Mi padre murió esta semana. El derecho internacional público fue su pasión. Fue juez de la Corte Interamericana de Derechos Humanos y sus colegas le hicieron el honor sin antecedentes de elegirlo dos veces su presidente. Después fue magistrado de la sala de apelaciones de los tribunales internacionales de Ruanda y de la Antigua Yugoslavia. Y presidió también el tribunal internacional que puso fin a los litigios entre Argentina y Chile.

Javeriano hasta la médula, convencido de que la educación era el único camino para el progreso, presidió el consejo que dio vida a la Sergio Arboleda y participó en la creación del CESA.

Conferencista alrededor del mundo, recorría los salones de lado a lado, con un pielroja sin filtro en la mano. Era agudo, profundo, preciso, clarísimo en los conceptos que transmitía con la sencillez de quien domina sin resquicios la materia. Sus alumnos, miles, lo adoraban.

Conjuez de la Corte Suprema de Justicia, se salvó por un pelo de caer muerto en el salvaje ataque del M-19 al Palacio de Justicia, donde murieron muchos de sus más cercanos amigos.

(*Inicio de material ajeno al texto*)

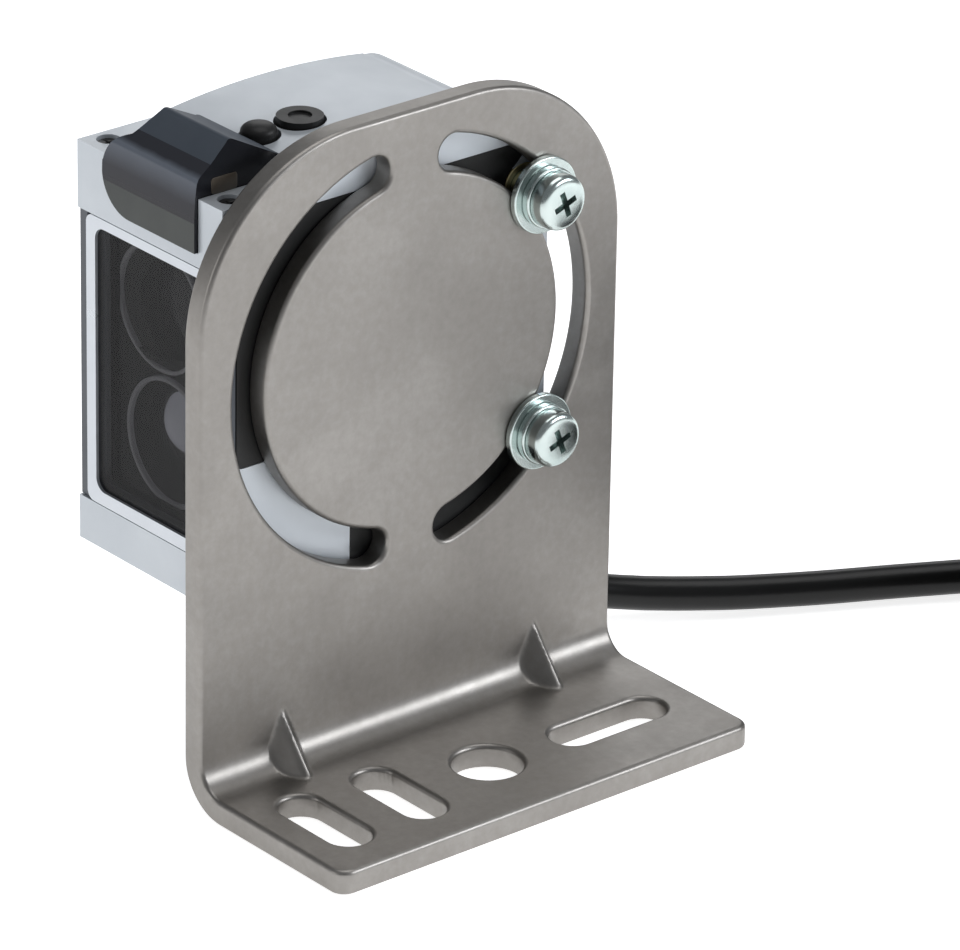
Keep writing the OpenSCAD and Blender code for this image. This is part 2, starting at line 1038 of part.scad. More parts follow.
module cable_run() {
    color([0.06, 0.06, 0.06])
        difference() {
            swept_tube(run_route, cable_d);
            coil_block(0.05);
        }
}

module cable_coil() {
    color([0.06, 0.06, 0.06])
        coil_block(0);
}

module cable_tail() {
    color([0.06, 0.06, 0.06])
        swept_tube(tail_route, cable_d);
}

module coil_tie() {
    g = 0.1;
    band = 0.8;
    color([0.05, 0.05, 0.05])
        translate([coil_at[0], coil_at[1], 0])
            rotate([0, 0, 80])
                translate([coil_in - band, -1.5, 0])
                    difference() {
                        cube([coil_out - coil_in + 2 * band, 3, top_h + band + g]);
                        translate([band - g, -1, -1])
                            cube([coil_out - coil_in + 2 * g, 5, top_h + 1 + 2 * g]);
                    }
}

// Four coloured leads that follow the cable's last circle and fan out a little
module end_wires() {
    hues = [[0.35, 0.18, 0.08], [0.10, 0.25, 0.70], [0.05, 0.05, 0.05], [0.85, 0.85, 0.85]];
    for (k = [0 : 3])
        color(hues[k])
            swept_tube([
                for (s = [0 : 10 : 70])
                    let (
                        r = tail_r + (k - 1.5) * (1.02 + s / 900),
                        a = -95.4 - s,
                        z = coil_h + 0.65 + 1.6 * max(0, 1 - s / 20)
                    )
                    [coil_at[0] + r * cos(a), coil_at[1] + r * sin(a), z]
            ], 1, 8);
}

bracket_plate();
bracket_bend();
bracket_foot();
clamp_screws();
spring_washers();
plain_washers();
housing();
front_bezel();
window_gasket();
front_window();
edge_trims();
side_plate_near();
side_plate_far();
thread_inserts();
corner_screws();
display_cover();
display_gasket();
display_board();
display_module();
status_led();
button_switch();
button_seal();
set_button();
rocker_switches();
rocker_seal();
rocker_pin();
rocker_key();
optics_chassis();
emitter_lens();
receiver_lens();
laser_diode();
light_baffle();
receiver_chip();
receiver_board();
main_board();
board_connector();
ribbon();
rear_block();
rear_gasket();
rear_screws();
cable_gland();
cable_clamp();
inner_wires();
cable_lead();
cable_run();
cable_coil();
cable_tail();
coil_tie();
end_wires();
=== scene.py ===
import bpy, bmesh, math
from mathutils import Matrix, Vector


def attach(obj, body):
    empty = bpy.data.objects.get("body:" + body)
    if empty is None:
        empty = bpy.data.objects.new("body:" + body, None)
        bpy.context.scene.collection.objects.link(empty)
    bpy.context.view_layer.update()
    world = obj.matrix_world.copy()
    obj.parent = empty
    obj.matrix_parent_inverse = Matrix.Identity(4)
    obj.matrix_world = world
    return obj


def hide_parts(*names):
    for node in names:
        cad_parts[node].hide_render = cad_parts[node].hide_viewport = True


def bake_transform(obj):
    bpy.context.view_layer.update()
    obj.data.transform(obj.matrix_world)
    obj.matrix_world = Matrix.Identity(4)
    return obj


# Shapes are drawn in millimetres in the CAD's frame, put() turns them into metres.
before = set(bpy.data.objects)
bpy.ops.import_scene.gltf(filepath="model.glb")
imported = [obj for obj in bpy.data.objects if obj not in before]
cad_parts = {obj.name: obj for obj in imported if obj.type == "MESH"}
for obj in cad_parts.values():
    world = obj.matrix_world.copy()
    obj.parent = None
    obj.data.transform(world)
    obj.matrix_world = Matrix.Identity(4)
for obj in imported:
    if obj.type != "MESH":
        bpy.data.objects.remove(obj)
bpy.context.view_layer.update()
MM = 0.001
pi = math.pi
SX, SZ = -31.1, 50.0            # the sensor's middle across, and the height of its tilt axis
FRONT_Y = -25.5                 # the housing's front
PLATE_X = -14.5                 # the upright plate's outer face
HOOD_LOW, HOOD_BROW = 20.0, 26.0    # from and to where the hood leans back, above the tilt axis


def rad(a):
    return a * pi / 180


# ---- camera ------------------------------------------------------------------------------
def make_camera():
    """Long lens above and in front, rolled a little and aimed slightly beside the object's middle."""
    turn, lift, roll = rad(50.383), rad(24.513), rad(0.809)
    distance, aim_right, aim_down = 841.83, 0.00924073, 0.00602239
    back = Vector((math.sin(turn) * math.cos(lift), -math.cos(turn) * math.cos(lift), math.sin(lift)))
    level = Vector((math.cos(turn), math.sin(turn), 0))
    upward = back.cross(level)
    right = level * math.cos(roll) + upward * math.sin(roll)
    up = upward * math.cos(roll) - level * math.sin(roll)
    look = (-back + right * aim_right - up * aim_down).normalized()
    x = (right - look * right.dot(look)).normalized()
    y = (-look).cross(x)
    pose = Matrix((x, y, -look)).transposed().to_4x4()
    pose.translation = (Vector((PLATE_X, 0, 40)) + back * distance) * MM
    data = bpy.data.cameras.new("camera")
    data.lens, data.sensor_width, data.clip_start, data.clip_end = 273.36, 36, 0.05, 50
    cam = bpy.data.objects.new("camera", data)
    bpy.context.scene.collection.objects.link(cam)
    cam.matrix_world = pose
    bpy.context.scene.camera = cam


make_camera()


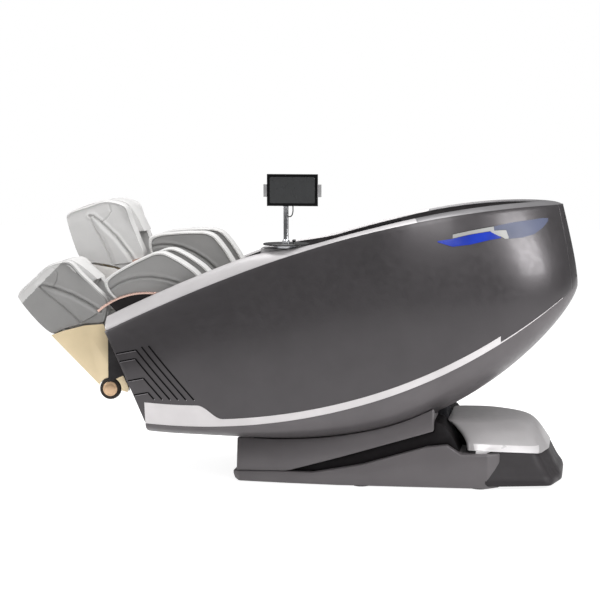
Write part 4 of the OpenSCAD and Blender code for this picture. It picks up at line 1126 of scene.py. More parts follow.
@dataclass
class OutlinePad:
    """A padded slab with a side outline in X and Z, crowned across Y."""

    outline: Outline
    y_mid: float
    half: float
    edge: float = 0.014
    crown: float = 0.004
    sides: int = 200
    face_rings: int = 34
    panel: float = 0.0
    inset: float = 0.0
    edge_turn: float = 62.0

    def loop(self) -> np.ndarray:
        """The smooth outline."""
        return smooth_loop(self.outline, self.sides)

    def frame(self) -> tuple[np.ndarray, float]:
        """Middle of the outline's box and its farthest reach."""
        pts = np.array(self.outline, float) * MM
        middle = (pts.max(0) + pts.min(0)) / 2
        return middle, float(np.linalg.norm(pts - middle, axis=1).max())

    def scale_at(self, turn: float) -> float:
        """Size of the ring at a turn of the rounded edge."""
        return 1 - self.edge / self.frame()[1] * (1 - math.cos(turn))

    def shares(self) -> np.ndarray:
        """Ring sizes over a face, from the edge to the middle, close together at the panel seam."""
        even = np.linspace(0, 1, self.face_rings + 1)[1:-1]
        if not self.panel:
            return 1 - even
        seam = self.panel + np.array([0.03, 0.018, 0.01, 0.004, -0.004, -0.01, -0.018])
        rest = [s for s in 1 - even if abs(s - self.panel) > 0.035]
        return np.array(sorted([*rest, *seam], reverse=True))

    def build(
        self,
        name: str,
        finish: Finish,
        dent: Callable[[np.ndarray], np.ndarray] | None = None,
        panel_finish: Finish | None = None,
        panel_sides: Sequence[int] = (-1, 1),
    ) -> bpy.types.Object:
        """Makes the pad.

        Args:
            name: the piece's name.
            finish: finish of the edge.
            dent: relief in metres at points of a face.
            panel_finish: finish inside the panel seam.
            panel_sides: faces that have the panel, -1 for low Y and 1 for high Y.

        Returns:
            The pad.
        """
        loop = self.loop()
        middle, _ = self.frame()
        last = math.radians(self.edge_turn)
        rings: list[np.ndarray] = []
        face_size = self.scale_at(last)

        def add(size: float, y: float, side: int, share: float) -> None:
            """Adds one ring."""
            flat = middle + (loop - middle) * size
            if dent is not None and side:
                y = y + side * dent(flat) * min(1.0, (1 - share) / 0.05)
            rings.append(at_y(flat, self.y_mid + y))

        def face(side: int, shares: Iterable[float]) -> None:
            """Adds the rings over one face."""
            for share in shares:
                rise = self.half + self.crown * (1 - share**2)
                if self.panel and side in panel_sides:
                    rise -= self.inset * float(ease((self.panel + 0.01 - share) / 0.014))
                    rise -= 0.0016 * math.exp(-(((share - self.panel) / 0.008) ** 2))
                add(face_size * share, side * rise, side, share)

        shares = self.shares()
        add(
            0.0,
            -(self.half + self.crown - (self.inset if self.panel and -1 in panel_sides else 0)),
            -1,
            0.0,
        )
        face(-1, shares[::-1])
        for turn in np.radians(np.linspace(-self.edge_turn, self.edge_turn, 11)):
            add(self.scale_at(turn), self.half * math.sin(turn) / math.sin(last), 0, 1.0)
        face(1, shares)
        add(
            0.0,
            self.half + self.crown - (self.inset if self.panel and 1 in panel_sides else 0),
            1,
            0.0,
        )
        obj = loft(name, np.array(rings), finish, poles=True, crease=60.0)
        if panel_finish is not None:
            self._paint(obj, panel_finish, panel_sides, face_size, loop, middle)
        return obj

    def _paint(
        self,
        obj: bpy.types.Object,
        finish: Finish,
        sides: Sequence[int],
        face_size: float,
        loop: np.ndarray,
        middle: np.ndarray,
    ) -> None:
        """Gives the faces inside the panel seam their own finish."""
        obj.data.materials.append(finish.material())
        turns = np.arctan2(loop[:, 1] - middle[1], loop[:, 0] - middle[0])
        reach = np.linalg.norm(loop - middle, axis=1)
        order = np.argsort(turns)
        for poly in obj.data.polygons:
            c = poly.center
            side = 1 if c.y > self.y_mid else -1
            if side not in sides or abs(c.y - self.y_mid) < self.half * 0.7:
                continue
            at = math.atan2(c.z - middle[1], c.x - middle[0])
            full = np.interp(at, turns[order], reach[order], period=2 * math.pi)
            limit = full * face_size * (self.panel or 1.0)
            if math.hypot(c.x - middle[0], c.z - middle[1]) < limit:
                poly.material_index = 1


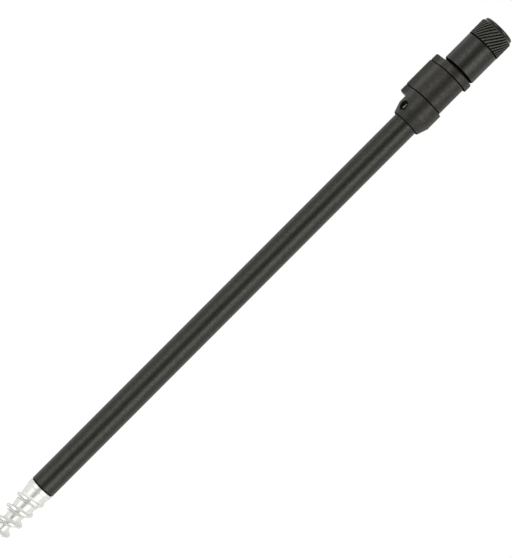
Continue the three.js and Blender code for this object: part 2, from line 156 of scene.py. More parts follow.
def prism(name, outline, low, high, edge=0.0, steps=3):
    """An outline carried up from low to high, its upper and lower edges rounded by edge."""
    o = np.asarray(outline, float)
    area = 0.5 * float(np.sum(o[:, 0] * np.roll(o[:, 1], -1) - o[:, 1] * np.roll(o[:, 0], -1)))
    if area < 0:
        o = o[::-1]
    t1 = o - np.roll(o, 1, axis=0)
    t2 = np.roll(o, -1, axis=0) - o
    t1 /= np.linalg.norm(t1, axis=1)[:, None]
    t2 /= np.linalg.norm(t2, axis=1)[:, None]
    n1 = np.stack([t1[:, 1], -t1[:, 0]], 1)
    n2 = np.stack([t2[:, 1], -t2[:, 0]], 1)
    m = n1 + n2
    m /= np.maximum(np.sum(m * n1, axis=1), 0.35)[:, None] * np.linalg.norm(m, axis=1)[:, None] / np.linalg.norm(m, axis=1)[:, None]
    rows = []
    if edge > 0:
        for q in range(steps + 1):
            a = math.pi / 2 * q / steps
            rows.append((edge * (1 - math.sin(a)), low + edge * (1 - math.cos(a))))
        for q in range(steps + 1):
            a = math.pi / 2 * q / steps
            rows.append((edge * (1 - math.cos(a)), high - edge * (1 - math.sin(a))))
    else:
        rows = [(0, low), (0, high)]
    n = len(o)
    verts, faces = [], []
    for inset, z in rows:
        ring = o - m * inset
        verts += [(x, y, z) for x, y in ring]
    for k in range(len(rows) - 1):
        for i in range(n):
            j = (i + 1) % n
            faces.append((k * n + i, k * n + j, (k + 1) * n + j, (k + 1) * n + i))
    faces.append(tuple(range(n - 1, -1, -1)))
    top = (len(rows) - 1) * n
    faces.append(tuple(range(top, top + n)))
    return make(name, verts, faces)


def arc(cx, cy, r, a0, a1, steps):
    return [(cx + r * math.cos(math.radians(a0 + (a1 - a0) * i / steps)), cy + r * math.sin(math.radians(a0 + (a1 - a0) * i / steps))) for i in range(steps + 1)]


def rod(name, r, start, direction, length, n=48, r2=None):
    """A round bar or cone from a point along a direction."""
    d = Vector(direction).normalized()
    q = d.to_track_quat("Z", "Y").to_matrix()
    th = np.arange(n) * 2 * math.pi / n
    rings = []
    for k, rr in ((0.0, r), (length, r if r2 is None else r2)):
        ring = [tuple(Vector(start) + q @ Vector((rr * math.cos(t), rr * math.sin(t), k))) for t in th]
        rings.append(ring)
    return skin(name, rings)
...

Más tarde, en plena época de los extraditables, los narcos lo buscaron para ofrecerle una fortuna con el fin de que ayudará a tumbar el tratado de extradición. La rechazó sin dudar un segundo, aunque venía con la amenaza de plata o plomo.

Aunque mis malquerientes lo culpan de ser copartícipe de la derrota con Nicaragua, lo cierto es que si le hubieran hecho caso no hubiéramos perdido, porque advirtió oportunamente que debíamos retirarnos de la competencia de la Corte Internacional de Justicia.

Sí, fue un formidable jurista, un juez prudente y sabio, un magnífico maestro, y un patriota a carta cabal. Si hubiera algunas decenas como él, el país sería otro y mucho mejor. Pero, por encima de todo, fue un hombre íntegro y bueno hasta la médula de los huesos.

Nunca negoció sus principios. Era un caballero de los de antes, infinitamente prudente y sencillo, vertical, honrado hasta con los centavos, su palabra valía más que cualquier contrato. Huérfano de padre desde muy niño, trabajador incansable desde la universidad, que debió pagarse él mismo, silencioso filántropo, generoso sin límites con quienes lo necesitaron.

Serísimo, ratón de biblioteca, ajeno a la vida social que creía una pérdida de tiempo, fue sin embargo amoroso como ninguno con su familia y sus más queridos. Y quiso a mi madre con esos amores viejos, incombustibles, eternos.

En estos días de agonía, en pleno delirio, cuando logramos por fin que mamá, también enferma, pudiera visitarlo, la reconoció, sonrió, le dijo que quería decirle “cosas de amor” y, después de tomarle la mano, se hundió de inmediato en sus alucinaciones. Esas inexplicables y preciosas conexiones vitales…

Se fue, se fue el taita querido, el ejemplo de vida, el maestro, mi gran amigo. Me embarga la tristeza y, paradoja, también la alegría incomparable de que fuera mi padre y de haberlo disfrutado tantos años.

No puedo sino darle gracias a la vida.